Ind. Decisions - More on: Federal Judge Tinder rules for plainitiifs in Indiana wine shipping suit

Oddly, this decision which the ILB reported early last evening, has apparently only been picked up by one member of the media, Channel 6 NEWS. See their story here. Some quotes:

A federal judge Wednesday declared parts of Indiana law regulating wine sales unconstitutional, saying the state wrongly prohibits most out-of-state wineries from shipping wine directly to Indiana consumers.

The law also erects an unfair trade barrier against out-of-state wineries that aren't directly prohibited from making those shipments, Judge John D. Tinder ruled in U.S. District Court in Indianapolis.

The law in question prohibits wineries that have wholesale privileges in states other than Indiana from seeking a direct wine seller's permit, which Indiana requires to ship wine to customers in the state.

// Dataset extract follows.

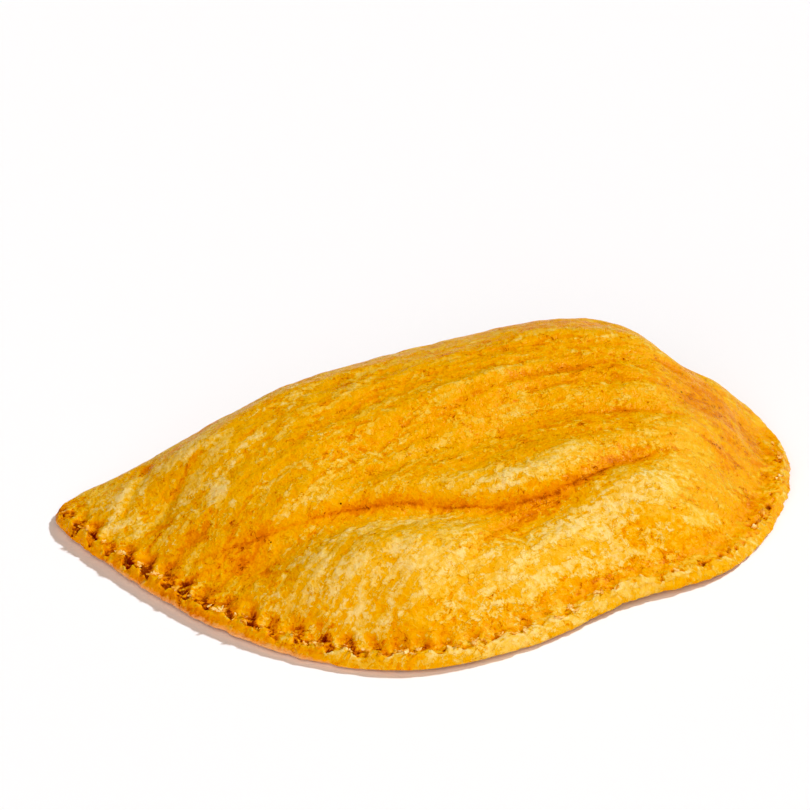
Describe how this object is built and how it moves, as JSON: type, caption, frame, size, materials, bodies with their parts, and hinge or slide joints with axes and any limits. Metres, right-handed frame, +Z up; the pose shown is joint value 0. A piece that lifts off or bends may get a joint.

The judge decided that the law discriminated against out-of-state wineries, noting that many states -- including the three states that account for 90 percent of U.S. noncarbonated wine -- automatically give wholesaling privileges to their wineries.

"This restriction bars the vast majority of out-of-state wineries from obtaining a direct wine seller's permit," the ruling said.

Tinder also ruled the law discriminates against out-of-state wineries by requiring an initial, in-person transaction between a customer and a winery before the winery can ship to the customer.

"This requirement erects a trade barrier to most out-of-state wineries by requiring them to establish a physical presence in Indiana or limit their potential market to those customers willing to (pay) the expense of travel to their states," the ruling said.

The judge said Indiana's law violated the commerce clause of the U.S. Constitution, and his order stops the state from enforcing the rules he declared to be unconstitutional. * * *

David Heath, Chairman of the Indiana Alcohol and Tobacco commission said the ruling also affects Hoosier wineries.

"They'll still have to verify that the person is 21 years of age and follow that through the entire process, even up to and including delivery of the wine, but it doesn't require that they meet face-to-face to verify it," Heath said.